Material provided:
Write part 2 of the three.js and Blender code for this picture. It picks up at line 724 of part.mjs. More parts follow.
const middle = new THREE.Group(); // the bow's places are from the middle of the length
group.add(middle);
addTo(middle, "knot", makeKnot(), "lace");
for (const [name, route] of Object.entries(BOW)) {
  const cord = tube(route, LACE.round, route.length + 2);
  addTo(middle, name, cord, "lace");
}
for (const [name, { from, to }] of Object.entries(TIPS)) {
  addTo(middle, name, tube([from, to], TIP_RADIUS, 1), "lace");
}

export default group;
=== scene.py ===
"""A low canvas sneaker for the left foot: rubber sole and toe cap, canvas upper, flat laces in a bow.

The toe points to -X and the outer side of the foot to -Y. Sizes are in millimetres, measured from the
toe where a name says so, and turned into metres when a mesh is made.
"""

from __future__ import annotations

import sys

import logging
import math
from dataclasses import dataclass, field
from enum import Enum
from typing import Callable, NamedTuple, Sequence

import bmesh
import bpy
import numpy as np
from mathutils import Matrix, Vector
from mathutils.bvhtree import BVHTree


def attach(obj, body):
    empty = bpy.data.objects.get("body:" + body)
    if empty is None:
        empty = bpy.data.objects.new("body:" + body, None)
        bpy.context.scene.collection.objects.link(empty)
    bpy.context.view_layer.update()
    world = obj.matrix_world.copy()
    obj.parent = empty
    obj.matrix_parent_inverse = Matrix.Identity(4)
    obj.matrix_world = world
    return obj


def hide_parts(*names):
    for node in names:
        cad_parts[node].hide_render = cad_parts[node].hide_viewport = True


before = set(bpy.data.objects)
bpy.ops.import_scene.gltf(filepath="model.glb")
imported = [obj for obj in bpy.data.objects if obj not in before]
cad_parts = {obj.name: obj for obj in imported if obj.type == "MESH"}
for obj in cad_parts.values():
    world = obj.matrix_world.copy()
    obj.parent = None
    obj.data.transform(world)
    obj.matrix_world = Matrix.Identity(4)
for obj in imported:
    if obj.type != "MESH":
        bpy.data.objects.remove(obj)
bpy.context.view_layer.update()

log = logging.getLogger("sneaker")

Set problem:
In the listing above, find the line containing "obj.parent = empty" and the line containing "imported = [obj", then quote both, plus every line between them, exactly as written.

Answer to this problem:
    obj.parent = empty
    obj.matrix_parent_inverse = Matrix.Identity(4)
    obj.matrix_world = world
    return obj


def hide_parts(*names):
    for node in names:
        cad_parts[node].hide_render = cad_parts[node].hide_viewport = True


before = set(bpy.data.objects)
bpy.ops.import_scene.gltf(filepath="model.glb")
imported = [obj for obj in bpy.data.objects if obj not in before]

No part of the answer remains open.